March 12 is leisure day with options such as a TranzAlpine train journey to Arthur's Pass. An evening option is a city-loop tram ride and reception, with dinner at Annie's Wine Bar in the Arts Centre.

March 13 is a leisure day, with dinner at the Sign of the Takahe Restaurant in Port Hills. On March 14, the group will head for Mt. Cook National Park for lunch at the Hermitage Hotel Restaurant before arriving in Queenstown.

March 15 is a leisure day. March 16 will include a trip through Te Anau to Milford Sound for a nature cruise and picnic lunch. A farewell dinner is planned March 17 at Gantley's Restaurant.

Departures will be scheduled March 18 from Queensland to Auckland and to the United States as arranged by participants.

Associations

Defense Counsel to herald 40th aboard cruiser

The Illinois Association of Defense Trial Counsel will celebrate its 40th anniversary on Friday, June 25, with a dinner dance aboard the Odyssey from Navy Pier, Chicago.

Boarding will begin at 7 p.m., with the cruise ship embarking at 8 p.m. Call executive director Shirley Stevens at (800) 232-0169 for information and reservations.

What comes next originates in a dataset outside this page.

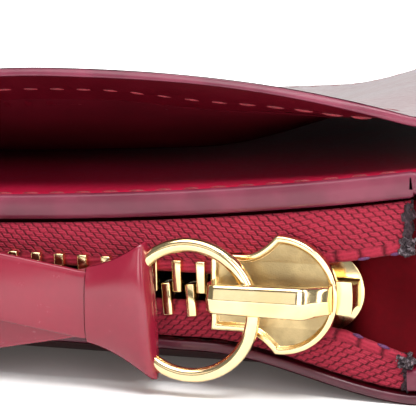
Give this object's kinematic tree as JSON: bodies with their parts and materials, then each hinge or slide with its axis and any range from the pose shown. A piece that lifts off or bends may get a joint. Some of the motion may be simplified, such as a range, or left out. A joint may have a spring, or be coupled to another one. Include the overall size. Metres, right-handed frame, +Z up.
{
  "type": "zip around wallet",
  "caption": "Zip around wallet in red leather with an arched outer flap, lid with card pockets, metal zip and a ring pull with two leather straps.",
  "frame": {"origin": "on the flat underside of the base leaf, midway along the wallet's depth", "axes": "+X from the free edge to the spine, +Y from the slider's side to the back, +Z up"},
  "size_m": [0.1126, 0.0963, 0.0323],
  "materials": {
    "outer_leather": "dark red smooth leather with a painted mauve-wine edge",
    "glossy_leather": "crimson leather with a polished top and stitched edge",
    "lining_leather": "matt dark lining",
    "zip_tape": "woven twill tape",
    "strap_leather": "satin red leather",
    "gold_metal": "polished pale gold plating"
  },
  "bodies": {
    "base": {"base_leather": "outer_leather", "base_lining": "lining_leather", "base_card_pocket_1": "glossy_leather", "base_card_pocket_2": "glossy_leather", "divider": "lining_leather", "spine_lower_leather": "outer_leather", "inner_spine": "glossy_leather", "gusset_front": "outer_leather", "gusset_back": "outer_leather", "lower_zip_tape": "zip_tape", "lower_zip_teeth": "gold_metal", "zip_end_stop": "gold_metal"},
    "lid": {"lid_leather": "glossy_leather", "lid_lining": "lining_leather", "lid_card_pocket_1": "glossy_leather", "lid_card_pocket_2": "glossy_leather", "upper_zip_tape": "zip_tape", "upper_zip_teeth": "gold_metal"},
    "flap": {"flap_leather": "outer_leather", "flap_lining": "lining_leather", "spine_upper_leather": "outer_leather"},
    "slider": {"slider_body": "gold_metal", "slider_bridge": "gold_metal"},
    "ring": {"pull_ring": "gold_metal", "pull_cap": "strap_leather"},
    "straps": {"pull_strap_front": "strap_leather", "pull_strap_back": "strap_leather"}
  },
  "joints": [
    {"name": "lid_open", "type": "hinge", "parent": "base", "child": "lid", "pos_m": [0.0405, 0, 0.0135], "axis": [0, 1, 0], "range_deg": [0, 70], "deforming": ["spine_lower_leather", "inner_spine", "gusset_front", "gusset_back"]},
    {"name": "flap_open", "type": "hinge", "parent": "lid", "child": "flap", "pos_m": [0.0405, 0, 0.0135], "axis": [0, 1, 0], "range_deg": [0, 95], "deforming": ["spine_upper_leather"]},
    {"name": "slider_travel", "type": "slide", "parent": "base", "child": "slider", "axis": [-1, 0, 0], "range_m": [0, 0.066], "deforming": ["lower_zip_teeth", "upper_zip_teeth"]},
    {"name": "ring_swing", "type": "hinge", "parent": "slider", "child": "ring", "pos_m": [0.026, -0.04865, 0.0105], "axis": [0, 0, 1], "range_deg": [0, 150]},
    {"name": "strap_bend", "type": "hinge", "parent": "ring", "child": "straps", "pos_m": [0.0069, -0.04865, 0.0089], "axis": [0, 0, 1], "range_deg": [0, 40]}
  ]
}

Stephen J. Heine of Heyl, Royster, Voelker & Allen, Peoria, will succeed Jennifer Jerit Johnson of Tressler, Soderstrom, Maloney & Priess, Chicago, as IADTC president during the celebration.

The association was founded as the Illinois Defense Counsel in 1964, and its first Defense Tactics Seminar in November of that year was attended by more than 700 lawyers, according to the 35-year history compiled by past president Willis R. Tribler in 1999.

The first president, Royce Glenn Rowe of McKenna, Storer, Rowe, White & Farrug, Chicago served in 1965-66. He was followed by James Baylor in 1966-67, and the first downstate president, Jack E. Horsley of Mattoon, held office in 1967-68.

Asian American Bar

Neera Walsh of Chicago has been installed as president of the Asian American Bar Association of the Greater Chicago Area. She is on maternity leave from the Cook County state's attorney's office, where she has been supervisor of the Community Prosecutions Bureau.